Borderline Personality Disorder: Facts vs. Myths
By Paula Durlofsky, PhD
Borderline Personality Disorder (BPD) is a serious psychiatric condition marked by a pattern of unstable and stormy relationships, an unformed sense of identity, chronic feelings of emptiness and boredom, unstable moods, and poor impulsive control in areas such as spending, eating, sex, and substance use.
Fear surrounding real or imagined abandonment from loved ones is a profound concern for people with BPD and often is what underlies their destructive behaviors. Some people with BPD will go to dangerous lengths to avoid this fear, for example, by becoming suicidal or engaging in self-mutilation.
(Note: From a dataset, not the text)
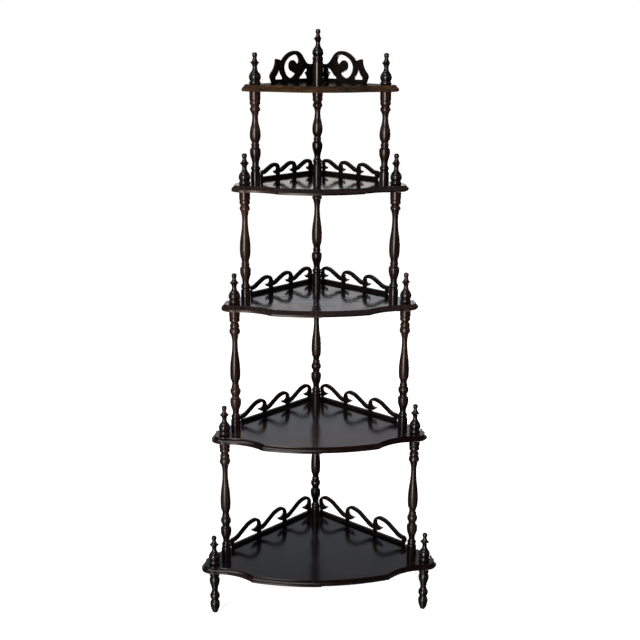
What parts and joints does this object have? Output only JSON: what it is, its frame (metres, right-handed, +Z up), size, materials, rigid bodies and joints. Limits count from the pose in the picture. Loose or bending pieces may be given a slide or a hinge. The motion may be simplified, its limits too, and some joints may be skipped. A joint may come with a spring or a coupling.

Below are five of the more difficult symptoms of BPD:
- problems with relationships (fear of abandonment; unstable relationships)
- unstable emotions (frequent emotional ups and downs; high emotional sensitivity)
- unstable identity (unclear sense of self; chronic feelings of emptiness)
- impulsive and self-damaging behaviors
- unstable thinking/cognition (suspiciousness; tendency to dissociate when under stress)
Although this disorder may appear easy to self-diagnose, a valid diagnosis of BPD involves an extensive evaluation. BPD is a complex condition, but with appropriate treatment most people will show improvement within a year.
Here are some facts and myths concerning BPD:
FACT: Many people diagnosed with BPD also struggle with depression, anxiety disorders, substance abuse, and eating disorders.
MYTH: People diagnosed with BPD are always difficult to deal with, likely to be physically aggressive, untreatable, depressed, or unable to live fulfilling and productive lives.